We are all acutely aware of the enormous controversy and chaos that attended the issuance of the Executive Order. People contested the extent of the national security interests at stake, and they debated the value that the Executive Order added to our security against the real suffering of potential emigres. As tempting as it is to use the judicial power to balance those competing interests as we see fit, we cannot let our personal inclinations get ahead of important, overarching principles about who gets to make decisions in our democracy. For better or worse, every four years we hold a contested presidential election. We have all found ourselves disappointed with the election results in one election cycle or another. But it is the best of American traditions that we also understand and respect the consequences of our elections. Even when we disagree with the judgment of the political branches-and perhaps especially when we disagree-we have to trust that the wisdom of the nation as a whole will prevail in the end.

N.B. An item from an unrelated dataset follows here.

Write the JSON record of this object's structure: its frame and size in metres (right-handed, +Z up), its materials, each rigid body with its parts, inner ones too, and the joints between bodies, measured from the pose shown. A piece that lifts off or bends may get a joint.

Above all, in a democracy, we have the duty to preserve the liberty of the people by keeping the enormous powers of the national government separated. We are judges, not Platonic Guardians. It is our duty to say what the law is, and the meta-source of our law, the U.S. Constitution, commits the power to make foreign policy, including the decisions to permit or forbid entry into the United States, to the President and Congress. We will yet regret not having taken this case en banc to keep those lines of authority straight.

Finally, I wish to comment on the public discourse that has surrounded these proceedings. The panel addressed the government's request for a stay under the worst conditions imaginable, including extraordinarily compressed briefing and argument schedules and the most intense public scrutiny of our court that I can remember. Even as I dissent from our decision not to vacate the panel's flawed opinion, I have the greatest respect for my colleagues. The personal attacks on the distinguished district judge and our colleagues were out of all bounds of civic and persuasive discourse-particularly when they came from the parties. It does no credit to the arguments of the parties to impugn the motives or the competence of the members of this court; ad hominem attacks are not a substitute for effective advocacy. Such personal attacks treat the court as though it were merely a political forum in which bargaining, compromise, and even intimidation are acceptable principles. The courts of law must be more than that, or we are not governed by law at all.

This statement deserves a wide readership, including at 1600 Pennsylvania Avenue.